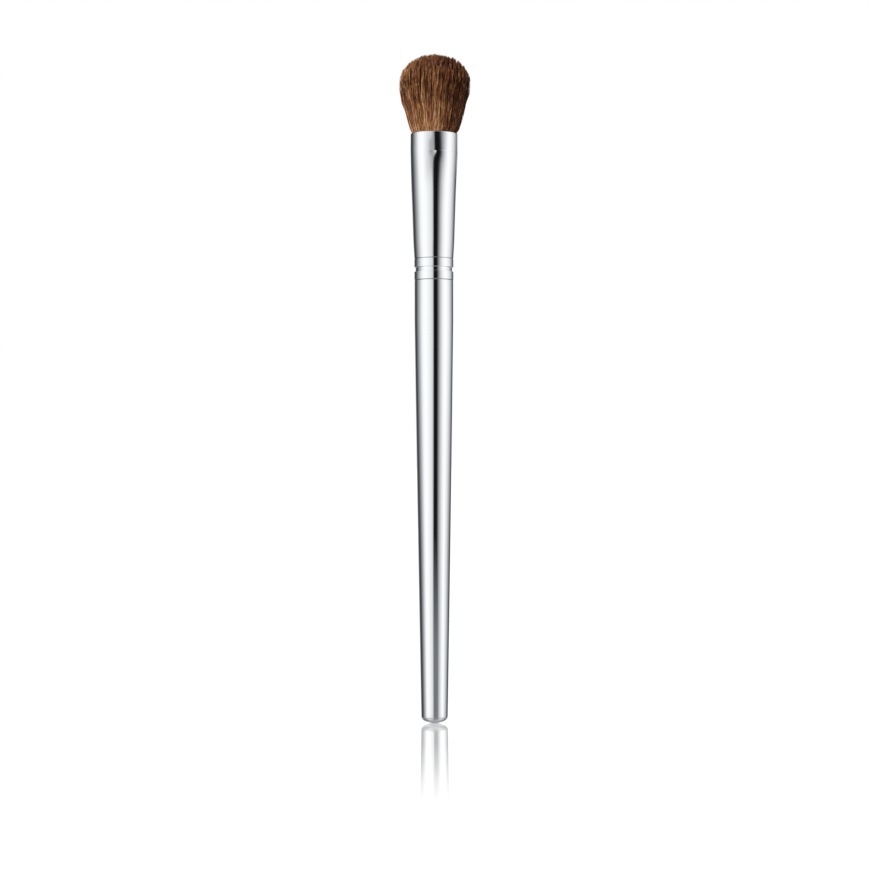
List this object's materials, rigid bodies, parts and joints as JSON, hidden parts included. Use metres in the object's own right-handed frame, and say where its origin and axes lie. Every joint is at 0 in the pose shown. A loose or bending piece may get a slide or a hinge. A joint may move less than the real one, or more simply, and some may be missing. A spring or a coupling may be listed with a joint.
{
  "type": "eyeshadow brush",
  "caption": "Full domed tuft of brown hair in a crimped metal ferrule pressed oval at its mouth, on a slim tapered polished metal handle with a shallow domed butt.",
  "frame": {"origin": "centre of the small flat land at the middle of the handle's domed butt", "axes": "+Z runs along the handle to the tip of the hair, X runs across the wide side of the oval tuft, and -Y is the front in the picture"},
  "size_m": [0.0166, 0.0128, 0.1599],
  "materials": {
    "polished_aluminium": "mirror polished, lacquered",
    "moulded_nylon": "moulded",
    "clear_adhesive": "cast, glossy",
    "epoxy_resin": "cast, glossy",
    "waxed_thread": "twisted, waxed",
    "brown_hair": "fine natural hair, golden to dark brown"
  },
  "bodies": {
    "root": {"handle_shell": "polished_aluminium", "ferrule": "polished_aluminium", "joint_plug": "moulded_nylon", "joint_adhesive": "clear_adhesive", "root_resin": "epoxy_resin", "root_binding": "waxed_thread", "bristle_tuft": "brown_hair"}
  },
  "joints": []
}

◆ **SET TASK**:
Please repeat the material above, word for word and in full.

◆ **RESPONSE TO THE EXERCISE**:
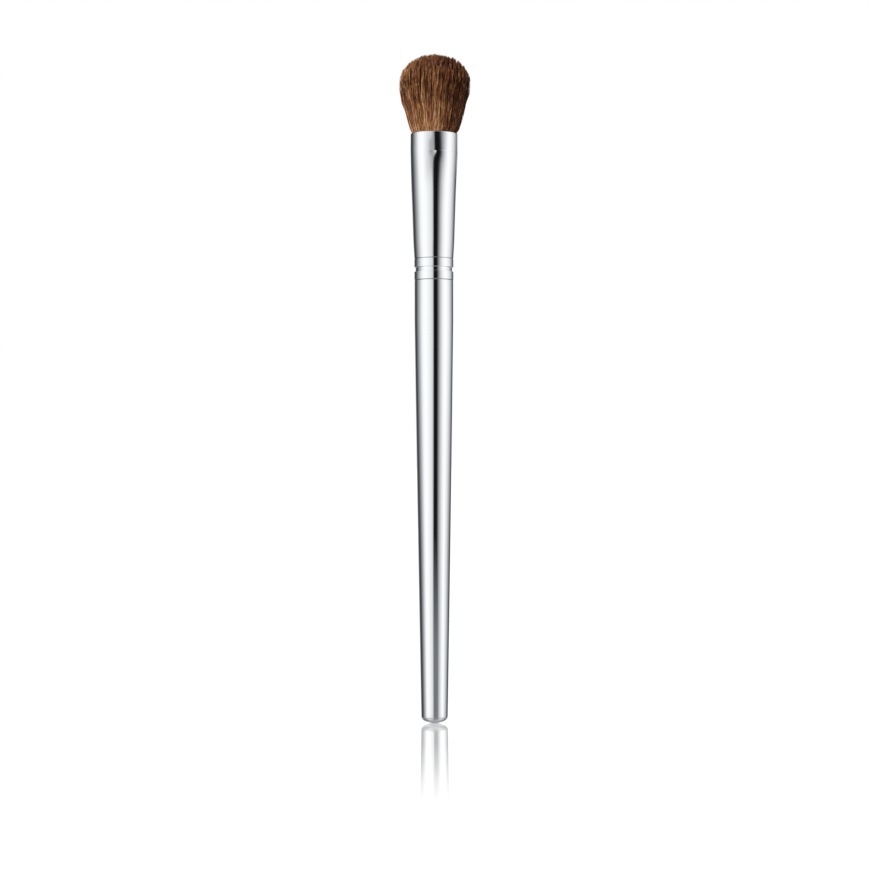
List this object's materials, rigid bodies, parts and joints as JSON, hidden parts included. Use metres in the object's own right-handed frame, and say where its origin and axes lie. Every joint is at 0 in the pose shown. A loose or bending piece may get a slide or a hinge. A joint may move less than the real one, or more simply, and some may be missing. A spring or a coupling may be listed with a joint.
{
  "type": "eyeshadow brush",
  "caption": "Full domed tuft of brown hair in a crimped metal ferrule pressed oval at its mouth, on a slim tapered polished metal handle with a shallow domed butt.",
  "frame": {"origin": "centre of the small flat land at the middle of the handle's domed butt", "axes": "+Z runs along the handle to the tip of the hair, X runs across the wide side of the oval tuft, and -Y is the front in the picture"},
  "size_m": [0.0166, 0.0128, 0.1599],
  "materials": {
    "polished_aluminium": "mirror polished, lacquered",
    "moulded_nylon": "moulded",
    "clear_adhesive": "cast, glossy",
    "epoxy_resin": "cast, glossy",
    "waxed_thread": "twisted, waxed",
    "brown_hair": "fine natural hair, golden to dark brown"
  },
  "bodies": {
    "root": {"handle_shell": "polished_aluminium", "ferrule": "polished_aluminium", "joint_plug": "moulded_nylon", "joint_adhesive": "clear_adhesive", "root_resin": "epoxy_resin", "root_binding": "waxed_thread", "bristle_tuft": "brown_hair"}
  },
  "joints": []
}